Replace A_TIMESTAMP with A_FETCH_BEGAN_TIME
It seems that A_TIMESTAMP went out of favor quite a long time ago. A_FETCH_BEGAN_TIME is used within FetchHistoryProcessor and throws an exception as is because of it.
This seems reasonable but I'm not familiar enough with this module to confidently review this. I'm hoping someone more knowledgeable about this comments, otherwise I'll merge it in a few days if we don't hear anything.
This is @kngenie's code. I don't know if it's still used.
I was trying to use it in conjunction with the HBase recrawl modules but everything besides these class seems to use A_FETCH_BEGAN_TIME and so they're writing to the wrong attribute and FetchHistoryProcessor throws an exception here: https://github.com/internetarchive/heritrix3/blob/9927e1325f132adc4e31d8bf7a990f3c3a928004/modules/src/main/java/org/archive/modules/recrawl/FetchHistoryProcessor.java#L125
We use A_TIMESTAMP but can switch if that makes sense. However, I'm having trouble seeing what exactly you are referring to @hennekey because your links go to your private GitHub Enterprise instance. Any chance you can open it up? Or refer to this repo instead?

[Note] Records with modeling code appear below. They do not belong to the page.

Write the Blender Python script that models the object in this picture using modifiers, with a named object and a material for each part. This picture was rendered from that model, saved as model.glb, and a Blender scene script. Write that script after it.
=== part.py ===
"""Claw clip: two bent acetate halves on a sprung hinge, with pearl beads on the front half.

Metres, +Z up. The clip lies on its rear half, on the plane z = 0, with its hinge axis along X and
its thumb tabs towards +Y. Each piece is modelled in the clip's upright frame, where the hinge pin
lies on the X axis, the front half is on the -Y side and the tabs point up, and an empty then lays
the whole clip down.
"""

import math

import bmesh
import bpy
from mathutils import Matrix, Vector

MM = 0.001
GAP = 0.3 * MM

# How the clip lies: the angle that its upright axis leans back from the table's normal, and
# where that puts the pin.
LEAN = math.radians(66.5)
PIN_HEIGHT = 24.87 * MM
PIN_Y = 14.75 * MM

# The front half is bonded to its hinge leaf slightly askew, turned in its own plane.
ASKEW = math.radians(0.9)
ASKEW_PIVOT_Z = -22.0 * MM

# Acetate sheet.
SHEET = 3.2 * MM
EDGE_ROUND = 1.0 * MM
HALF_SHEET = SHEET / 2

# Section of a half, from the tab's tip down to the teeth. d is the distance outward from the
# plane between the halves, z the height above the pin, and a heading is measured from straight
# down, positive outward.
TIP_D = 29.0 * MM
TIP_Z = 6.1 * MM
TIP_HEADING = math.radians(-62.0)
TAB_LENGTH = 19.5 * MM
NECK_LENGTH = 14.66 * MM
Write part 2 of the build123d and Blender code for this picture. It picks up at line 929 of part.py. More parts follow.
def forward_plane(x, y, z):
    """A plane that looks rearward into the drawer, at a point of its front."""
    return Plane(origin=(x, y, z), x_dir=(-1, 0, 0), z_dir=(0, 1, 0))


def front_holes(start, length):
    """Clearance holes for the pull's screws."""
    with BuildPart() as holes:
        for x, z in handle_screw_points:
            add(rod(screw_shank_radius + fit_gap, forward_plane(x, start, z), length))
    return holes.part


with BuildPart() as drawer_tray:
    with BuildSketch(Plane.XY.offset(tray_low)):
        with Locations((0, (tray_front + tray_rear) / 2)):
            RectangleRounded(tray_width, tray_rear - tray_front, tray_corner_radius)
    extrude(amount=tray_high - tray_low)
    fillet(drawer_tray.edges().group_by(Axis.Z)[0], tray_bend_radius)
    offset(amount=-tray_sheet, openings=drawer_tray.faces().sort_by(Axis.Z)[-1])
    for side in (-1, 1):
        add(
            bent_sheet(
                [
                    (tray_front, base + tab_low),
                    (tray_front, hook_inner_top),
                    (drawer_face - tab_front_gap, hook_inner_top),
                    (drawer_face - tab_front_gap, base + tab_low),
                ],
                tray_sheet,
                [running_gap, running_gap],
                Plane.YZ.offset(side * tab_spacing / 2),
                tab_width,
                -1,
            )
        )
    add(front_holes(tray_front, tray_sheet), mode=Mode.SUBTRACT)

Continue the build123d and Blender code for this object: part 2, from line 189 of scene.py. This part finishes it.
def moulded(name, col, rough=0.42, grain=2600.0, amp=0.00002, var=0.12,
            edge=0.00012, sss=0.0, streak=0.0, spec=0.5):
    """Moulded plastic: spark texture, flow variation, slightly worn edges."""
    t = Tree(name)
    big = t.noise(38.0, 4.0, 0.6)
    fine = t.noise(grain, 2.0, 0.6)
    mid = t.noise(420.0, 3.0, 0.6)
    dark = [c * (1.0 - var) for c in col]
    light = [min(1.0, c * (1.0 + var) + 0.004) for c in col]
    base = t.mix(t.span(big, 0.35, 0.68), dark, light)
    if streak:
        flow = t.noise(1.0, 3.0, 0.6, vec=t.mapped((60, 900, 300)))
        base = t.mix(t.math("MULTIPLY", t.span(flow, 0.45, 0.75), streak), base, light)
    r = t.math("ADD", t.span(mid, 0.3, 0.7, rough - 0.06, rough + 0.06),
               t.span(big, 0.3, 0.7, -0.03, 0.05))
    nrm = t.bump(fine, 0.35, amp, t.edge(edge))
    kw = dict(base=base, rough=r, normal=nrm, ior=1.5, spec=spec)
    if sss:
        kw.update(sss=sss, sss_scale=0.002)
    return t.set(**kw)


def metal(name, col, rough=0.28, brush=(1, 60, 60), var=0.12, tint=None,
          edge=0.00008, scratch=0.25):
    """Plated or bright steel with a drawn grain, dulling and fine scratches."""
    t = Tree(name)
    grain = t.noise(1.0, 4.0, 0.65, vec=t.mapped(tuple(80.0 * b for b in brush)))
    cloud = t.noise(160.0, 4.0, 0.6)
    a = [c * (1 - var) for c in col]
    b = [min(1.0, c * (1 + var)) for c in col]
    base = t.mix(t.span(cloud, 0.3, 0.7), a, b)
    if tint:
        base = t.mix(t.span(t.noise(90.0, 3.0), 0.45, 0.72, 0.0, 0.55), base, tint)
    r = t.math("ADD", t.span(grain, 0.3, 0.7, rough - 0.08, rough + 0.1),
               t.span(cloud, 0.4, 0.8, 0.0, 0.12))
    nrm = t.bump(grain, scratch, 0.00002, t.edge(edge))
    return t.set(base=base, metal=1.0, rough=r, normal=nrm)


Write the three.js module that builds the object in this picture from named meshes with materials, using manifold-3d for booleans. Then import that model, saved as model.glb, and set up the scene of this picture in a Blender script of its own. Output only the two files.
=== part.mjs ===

@anjackson Sorry about that, I've updated the link to the code.
Any explanation about how you make use of A_TIMESTAMP would be helpful so I can do the right thing.
Thanks, but I think your original link refers to:
https://github.com/internetarchive/heritrix3/blob/05811705ed996122bea1f4e034c1ed5f7a07240f/contrib/src/main/java/org/archive/modules/recrawl/wbm/WbmPersistLoadProcessor.java#L519-L521
?
We use it in much the same way, I think. We use it for deduplication and for checking how recently we visited to see if we need to re-crawl yet. But it looks like I hit similar issues because I populate both fields.
I'm not sure how important these semantics are -- the timestamp in question may not necessarily be the time the fetch began, but in practice I think it always is, so I think it's fine to reduce it all to that name.
Yeah, I did reference that comment.
It occurs to me now that perhaps semantically A_TIMESTAMP is meant to be the time the history map entry was created for that CrawlURI and A_FETCH_BEGAN_TIME is more specifically the point in time that the fetch action started.
I defer to you to the semantics; you've obviously got more experience with it. I'd be happy to make whatever changes we deem necessary as a result.
Your use of this constant also makes it clear that it's a more dangerous change than I thought. It is public afterall so there may be other users.
Perhaps the proper solution is to clarify the semantics and use the proper value in FetchHistoryProcessor instead?